I see Lingering Performance applying to the performance you just ended even as you begin a new one. It would, however, end its effects shortly, no matter how many rounds to maintain the new performance.

For the Lullaby of Ember the Ancient, it takes effect in the first round unless the save is made. The sleep of up to a 10 HD target lasts 1 minute per level. There is no way Lingering Performance can affect this masterpiece, since you would need to be spending 69+ rounds of performance to have the performance to have a chance of outlasting the duration of the sleep.

There is no reason to not start new instances of this masterpiece each round since you can target a new creature each round, including those who saved earlier.

/cevah


Arrowsong Lament is interesting, because it effectively lets you add any 4th level or lower Wizard/Sorcerer spell to your list. Though, spend a 6th level spell for it I'm not sure is a great trade off.

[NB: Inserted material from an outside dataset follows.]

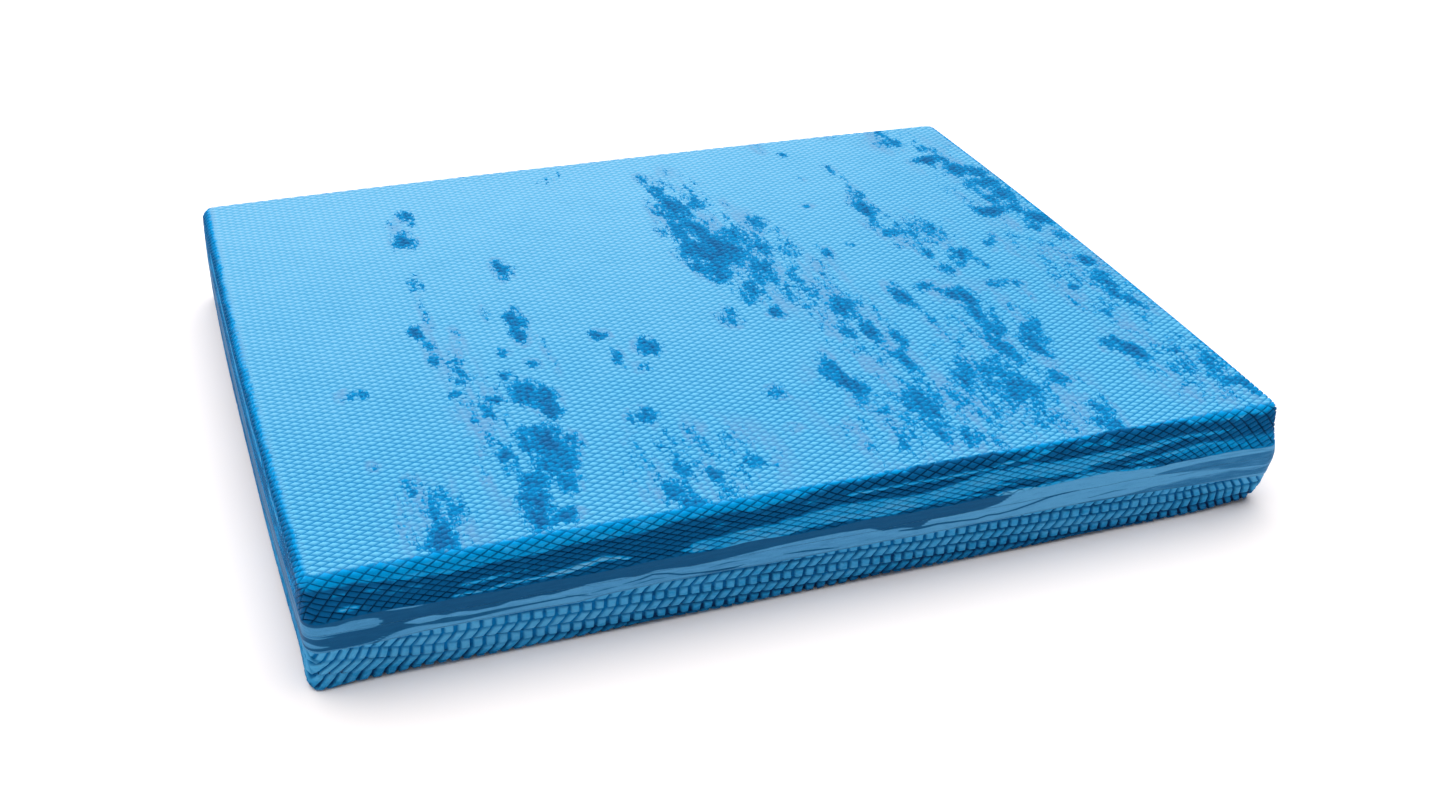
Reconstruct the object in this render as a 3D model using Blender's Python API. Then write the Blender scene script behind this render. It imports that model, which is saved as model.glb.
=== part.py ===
"""Balance pad: a rounded block of closed-cell foam, laid up from flat plies bonded face to face.

Metres, +Z up. The origin is at the centre of the underside, which rests on the floor.
+X runs along the pad's long side and +Y along its short side.
"""

import math

import bmesh
import bpy

# Driving dimensions of the whole pad
LENGTH = 0.500  # along X, at the widest height
WIDTH = 0.410  # along Y, at the widest height
HEIGHT = 0.060
CORNER_RADIUS = 0.008  # in plan, at the widest height
TOP_EDGE_RADIUS = 0.0055
BOTTOM_EDGE_INSET = 0.002  # the lower edge is a quarter ellipse, this wide
BOTTOM_EDGE_HEIGHT = 0.008  # and this tall
WIDEST_HEIGHT = 0.030
SIDE_BULGE = 0.0005  # how far the sides draw in between the widest height and the top

# The plies, from the floor up: name, base colour (linear) and roughness
PLIES = (
    ("base_ply", (0.021, 0.171, 0.402), 0.78),
    ("lower_ply", (0.030, 0.200, 0.440), 0.74),
    ("lower_middle_ply", (0.071, 0.283, 0.546), 0.58),
    ("upper_middle_ply", (0.013, 0.102, 0.262), 0.62),
    ("upper_ply", (0.004, 0.080, 0.200), 0.70),
    ("top_ply", (0.141, 0.515, 0.871), 0.70),
)
PLY_THICKNESS = HEIGHT / len(PLIES)
BOND_GAP = 0.0003  # left open between neighbouring plies

# Fineness of the meshes
CORNER_SEGMENTS = 8
RINGS_PER_PLY = 6


def clear_scene():
    for item in list(bpy.data.objects):
        bpy.data.objects.remove(item, do_unlink=True)


def side_inset(height):
    """How far the side stands in from the widest outline at this height above the floor."""
    inset = SIDE_BULGE * ((height - WIDEST_HEIGHT) / (HEIGHT - WIDEST_HEIGHT)) ** 2
    rise = height - (HEIGHT - TOP_EDGE_RADIUS)
    if rise > 0:
        inset += TOP_EDGE_RADIUS - math.sqrt(max(TOP_EDGE_RADIUS**2 - rise**2, 0.0))
    drop = (BOTTOM_EDGE_HEIGHT - height) / BOTTOM_EDGE_HEIGHT
    if drop > 0:
        inset += BOTTOM_EDGE_INSET * (1 - math.sqrt(max(1 - drop**2, 0.0)))
    return inset


def outline(inset):
    """The rounded rectangle that stands this far in from the widest outline, anticlockwise from above."""
    radius = CORNER_RADIUS - inset
    corner_x = LENGTH / 2 - CORNER_RADIUS
    corner_y = WIDTH / 2 - CORNER_RADIUS
    points = []
    for quarter, (side_x, side_y) in enumerate(((1, 1), (-1, 1), (-1, -1), (1, -1))):
        for step in range(CORNER_SEGMENTS + 1):
            angle = math.radians(90) * (quarter + step / CORNER_SEGMENTS)
            x = side_x * corner_x + radius * math.cos(angle)
            y = side_y * corner_y + radius * math.sin(angle)
            points.append((x, y))
    return points


def ring_heights(bottom, top):
    """Heights of a ply's rings, crowded towards the pad's rounded upper and lower edges."""
    steps = [ring / (RINGS_PER_PLY - 1) for ring in range(RINGS_PER_PLY)]
    if top == HEIGHT:
        steps = [1 - (1 - step) ** 2 for step in steps]
    if bottom == 0:
        steps = [step**2 for step in steps]
    return [bottom + (top - bottom) * step for step in steps]


def ply_mesh(name, bottom, top):
    """One ply as a closed stack of rings with a flat face below and above; its local zero is its lower face."""
    shape = bmesh.new()
    rings = []
    for height in ring_heights(bottom, top):
        points = outline(side_inset(height))
        rings.append([shape.verts.new((x, y, height - bottom)) for x, y in points])
    for lower, upper in zip(rings, rings[1:]):
        for start in range(len(lower)):
            end = (start + 1) % len(lower)
            shape.faces.new((lower[start], lower[end], upper[end], upper[start]))
    shape.faces.new(reversed(rings[0]))
    shape.faces.new(rings[-1])
    mesh = bpy.data.meshes.new(name)
    shape.to_mesh(mesh)
    shape.free()
    mesh.shade_smooth()
    mesh.set_sharp_from_angle(angle=math.radians(35))
    return mesh


def foam_material(name, colour, roughness):
    material = bpy.data.materials.new(name)
    material.use_nodes = True
    shader = material.node_tree.nodes["Principled BSDF"]
    shader.inputs["Base Color"].default_value = (*colour, 1.0)
    shader.inputs["Roughness"].default_value = roughness
    shader.inputs["Metallic"].default_value = 0.0
    return material


def add_ply(pad, index, name, colour, roughness):
    """The ply at this place in the stack, as its own object on the pad's empty."""
    is_lowest = index == 0
    is_highest = index == len(PLIES) - 1
    bottom = index * PLY_THICKNESS + (0 if is_lowest else BOND_GAP / 2)
    top = HEIGHT if is_highest else (index + 1) * PLY_THICKNESS - BOND_GAP / 2
    ply = bpy.data.objects.new(name, ply_mesh(name, bottom, top))
    ply.data.materials.append(foam_material(f"{name}_foam", colour, roughness))
    ply.location.z = bottom
    ply.parent = pad
    bpy.context.scene.collection.objects.link(ply)


def build_pad():
    clear_scene()
    pad = bpy.data.objects.new("balance_pad", None)
    bpy.context.scene.collection.objects.link(pad)
    for index, (name, colour, roughness) in enumerate(PLIES):
        add_ply(pad, index, name, colour, roughness)


build_pad()
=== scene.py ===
"""Looks of the balance pad: six marbled foam plies, with lozenges above, a smooth band, and a tread below.

Each ply is one closed mesh in real relief. The lozenges belong to one sheet that is draped from the top
over the edges, and the tread bars to another that is draped from the underside. Between them runs the
smooth band.
"""

import math

import bmesh
import bpy
import numpy as np
from mathutils import Matrix, Vector


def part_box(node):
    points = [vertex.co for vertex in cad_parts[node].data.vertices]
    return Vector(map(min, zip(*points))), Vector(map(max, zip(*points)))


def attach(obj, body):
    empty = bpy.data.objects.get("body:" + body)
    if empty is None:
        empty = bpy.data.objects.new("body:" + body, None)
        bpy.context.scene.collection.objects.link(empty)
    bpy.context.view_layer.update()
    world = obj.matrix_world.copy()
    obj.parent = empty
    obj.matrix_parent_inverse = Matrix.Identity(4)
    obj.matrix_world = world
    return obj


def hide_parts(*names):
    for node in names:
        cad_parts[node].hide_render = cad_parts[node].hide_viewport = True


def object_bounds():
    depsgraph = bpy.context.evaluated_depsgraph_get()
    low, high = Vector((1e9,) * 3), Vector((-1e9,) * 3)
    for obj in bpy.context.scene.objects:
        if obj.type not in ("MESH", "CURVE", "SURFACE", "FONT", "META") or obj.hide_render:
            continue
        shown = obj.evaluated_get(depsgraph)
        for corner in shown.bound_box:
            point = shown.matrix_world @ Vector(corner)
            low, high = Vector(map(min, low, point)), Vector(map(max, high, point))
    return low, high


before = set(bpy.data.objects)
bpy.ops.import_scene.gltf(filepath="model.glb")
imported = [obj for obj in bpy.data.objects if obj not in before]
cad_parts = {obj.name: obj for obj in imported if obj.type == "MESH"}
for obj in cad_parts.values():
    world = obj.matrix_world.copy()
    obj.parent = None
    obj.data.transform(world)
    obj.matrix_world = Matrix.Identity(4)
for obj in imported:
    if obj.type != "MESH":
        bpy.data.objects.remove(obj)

MM = 0.001
QUARTER = math.pi / 2

# ---------------------------------------------------------------- sizes, from the frame where it has them

cad_low, cad_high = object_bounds()
LENGTH = cad_high.x - cad_low.x
WIDTH = cad_high.y - cad_low.y
HEIGHT = cad_high.z - cad_low.z
PLY_NAMES = ("base_ply", "lower_ply", "lower_middle_ply", "upper_middle_ply", "upper_ply", "top_ply")
SEAMS = [
    (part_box(under)[1].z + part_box(over)[0].z) / 2
    for under, over in zip(PLY_NAMES, PLY_NAMES[1:])
]
PLY_GAP = 0.15 * MM  # left open between two plies at their common seam

# The block's outer shape, as in the CAD plies
CORNER_RADIUS = 8 * MM
TOP_EDGE_RADIUS = 5.5 * MM
BOTTOM_EDGE_INSET = 2 * MM
BOTTOM_EDGE_HEIGHT = 8 * MM
WIDEST_HEIGHT = 30 * MM
SIDE_BULGE = 0.5 * MM
CORNER_X = LENGTH / 2 - CORNER_RADIUS
CORNER_Y = WIDTH / 2 - CORNER_RADIUS
PERIMETER = 4 * (CORNER_X + CORNER_Y) + 4 * QUARTER * CORNER_RADIUS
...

It does basically let you use scrolls without using scrolls though. And can give you access to things you wouldn't normally have. So maybe worth it.

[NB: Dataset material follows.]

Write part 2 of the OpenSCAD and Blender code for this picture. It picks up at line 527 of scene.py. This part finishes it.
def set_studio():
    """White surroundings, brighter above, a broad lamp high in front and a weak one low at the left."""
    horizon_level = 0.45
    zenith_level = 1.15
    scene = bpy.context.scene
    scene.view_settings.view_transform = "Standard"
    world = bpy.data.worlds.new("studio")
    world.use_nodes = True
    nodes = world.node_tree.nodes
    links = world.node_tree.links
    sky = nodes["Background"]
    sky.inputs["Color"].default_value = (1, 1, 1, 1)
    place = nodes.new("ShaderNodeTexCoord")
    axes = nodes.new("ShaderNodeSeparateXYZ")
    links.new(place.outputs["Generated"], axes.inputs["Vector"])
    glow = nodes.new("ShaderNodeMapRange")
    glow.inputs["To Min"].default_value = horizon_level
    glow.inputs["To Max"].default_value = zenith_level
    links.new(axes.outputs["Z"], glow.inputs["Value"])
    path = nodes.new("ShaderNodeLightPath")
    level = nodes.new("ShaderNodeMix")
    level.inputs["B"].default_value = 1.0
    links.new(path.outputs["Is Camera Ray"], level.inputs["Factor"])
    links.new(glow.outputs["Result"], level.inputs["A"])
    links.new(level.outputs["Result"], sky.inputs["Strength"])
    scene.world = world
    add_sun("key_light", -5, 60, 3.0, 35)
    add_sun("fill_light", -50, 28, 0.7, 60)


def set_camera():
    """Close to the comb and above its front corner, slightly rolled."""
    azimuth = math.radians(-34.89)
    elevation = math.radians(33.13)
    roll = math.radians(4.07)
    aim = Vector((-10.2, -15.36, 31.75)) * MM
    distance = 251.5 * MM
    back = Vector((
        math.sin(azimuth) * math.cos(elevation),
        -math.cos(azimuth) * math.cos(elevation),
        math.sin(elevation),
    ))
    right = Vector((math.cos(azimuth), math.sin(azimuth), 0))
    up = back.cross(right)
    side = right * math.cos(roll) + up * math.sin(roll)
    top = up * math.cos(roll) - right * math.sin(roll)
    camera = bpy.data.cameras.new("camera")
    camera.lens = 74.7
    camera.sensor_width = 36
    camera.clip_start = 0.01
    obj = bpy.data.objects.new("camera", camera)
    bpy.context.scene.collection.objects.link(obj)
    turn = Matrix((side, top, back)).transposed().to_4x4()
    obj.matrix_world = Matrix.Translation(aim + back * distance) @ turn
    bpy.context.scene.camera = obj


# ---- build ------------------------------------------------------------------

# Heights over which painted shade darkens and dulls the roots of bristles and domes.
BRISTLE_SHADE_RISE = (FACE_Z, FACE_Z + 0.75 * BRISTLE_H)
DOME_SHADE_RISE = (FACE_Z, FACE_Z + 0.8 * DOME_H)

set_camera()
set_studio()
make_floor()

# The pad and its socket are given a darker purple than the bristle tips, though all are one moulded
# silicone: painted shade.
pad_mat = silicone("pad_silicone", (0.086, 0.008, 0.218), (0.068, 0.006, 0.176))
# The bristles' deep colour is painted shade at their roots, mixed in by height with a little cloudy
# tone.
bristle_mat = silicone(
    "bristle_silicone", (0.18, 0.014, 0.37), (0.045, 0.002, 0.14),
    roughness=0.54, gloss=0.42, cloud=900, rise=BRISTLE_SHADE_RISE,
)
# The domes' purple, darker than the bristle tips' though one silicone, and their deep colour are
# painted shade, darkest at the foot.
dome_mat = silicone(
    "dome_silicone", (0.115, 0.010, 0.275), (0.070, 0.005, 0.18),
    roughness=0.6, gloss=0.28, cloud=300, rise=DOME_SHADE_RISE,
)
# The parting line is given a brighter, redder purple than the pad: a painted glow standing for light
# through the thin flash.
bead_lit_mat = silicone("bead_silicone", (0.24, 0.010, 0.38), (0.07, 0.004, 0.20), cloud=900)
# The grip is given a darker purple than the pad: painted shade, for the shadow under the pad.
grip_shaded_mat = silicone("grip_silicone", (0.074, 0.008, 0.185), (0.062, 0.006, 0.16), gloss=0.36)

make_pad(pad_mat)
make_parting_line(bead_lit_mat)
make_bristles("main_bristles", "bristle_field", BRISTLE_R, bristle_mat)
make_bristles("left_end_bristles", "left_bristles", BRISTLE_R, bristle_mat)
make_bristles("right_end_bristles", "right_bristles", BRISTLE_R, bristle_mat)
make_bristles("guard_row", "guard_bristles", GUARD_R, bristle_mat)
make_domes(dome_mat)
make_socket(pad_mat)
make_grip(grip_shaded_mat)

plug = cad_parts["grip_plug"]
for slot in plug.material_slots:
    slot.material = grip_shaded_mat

Cevah, the problem is that Lingering Performance explicitly says if you start a new performance the effects of a previous end. So if masterpieces count as performances (which I think is the default state since it's unclear) then you automatically lose the effect of your regular performance to use the masterpiece. Which really sucks.

And because of the general rule that starting a new performance immediately ends the effect of a previous performance that means you can't CC multiple creatures with Lullaby.

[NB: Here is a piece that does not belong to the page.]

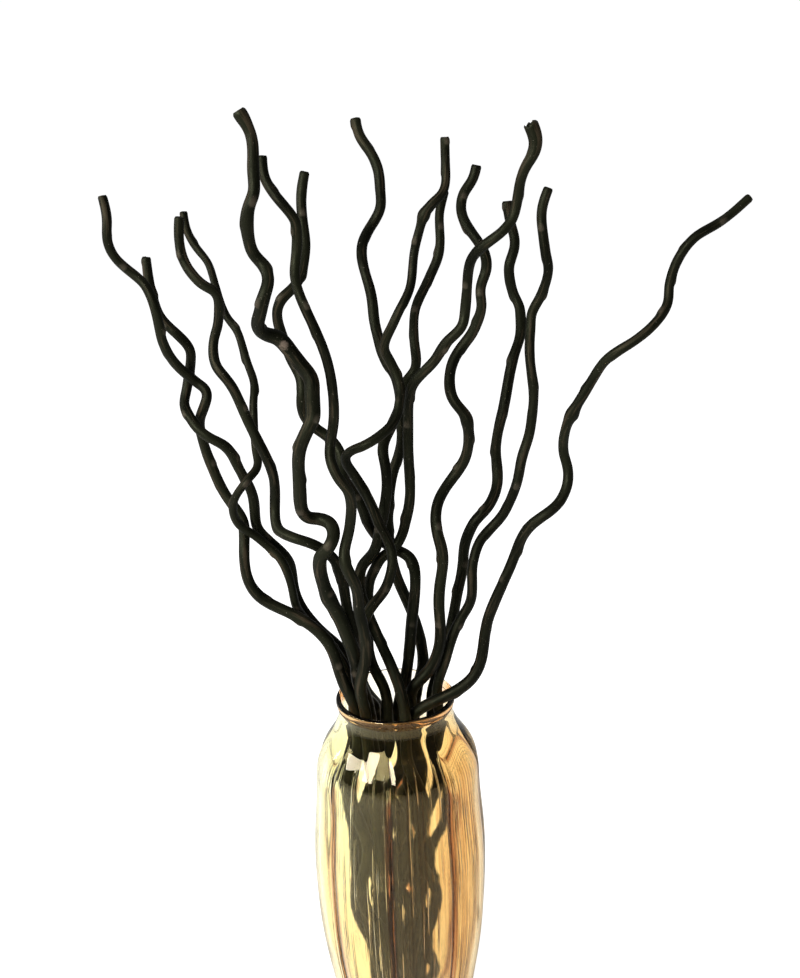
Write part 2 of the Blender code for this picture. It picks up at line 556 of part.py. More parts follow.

Missed that line in Lingering Performance. Oh well.

As to CC with Lullaby, it still works since there is no benefit to a second round of the Lullaby, and once they are sleeping, why would they wake? The spell puts them under for 1 minute per level. Sure, one of their companions could try to wake them, but that could happen anyway.

Or do you think the Lullaby's sleep only last while rounds are being used?

/cevah


"When you activate this soothing performance, one target within close range falls asleep as if affected by deep slumber as long as you maintain the performance"

Little to do with the spell. Totally to do with the song.


I can't win. :(

/cevah


Cevah, its masterpiece rules. None of us won, sadly.


Yeah, the problem is that the locked down masterpieces to function basically exactly like regular performance.

I guess the design perspective is: If we let them do both, it would be too good.

While it's not very clear, there is more evidence to say masterpieces basically count as performances, but let you do different things. But that really restricts their use.


Mark's stated (well confirmed it as the truth when I stated it) that basically the flaw of them is that they either work at the same time in which case there is only a few youd take as youd want them to stack, or they don't in which case you wouldnt take very many as you want your songs up.

Either way the system doesnt fulfill its role. And the only thing stopping it? Us really.

We can make a hundred guides and even rate archetypes. But the issue is that Mark's said they don't have the time to "rate" the performances, and therefore can't possibly balance them to make them all viable to work with performances.

Some are simply too cheap. Others have an up front cost. Others do amazing things compared to equal level ones.

The whole system needs an overhaul. If we REALLY wanted to get it as a community we would.

Should be rated based on a few criteria.

Duration.
Cost.
Upkeep.
Spell effect mimicked.
Prerequisite ranks and number of skills viable for those ranks.

If we had judged them all based on these and handed a list in, there may have been a mass overhaul to suit our wants. As is, we waited years for them to do it for us and it's too little too late now.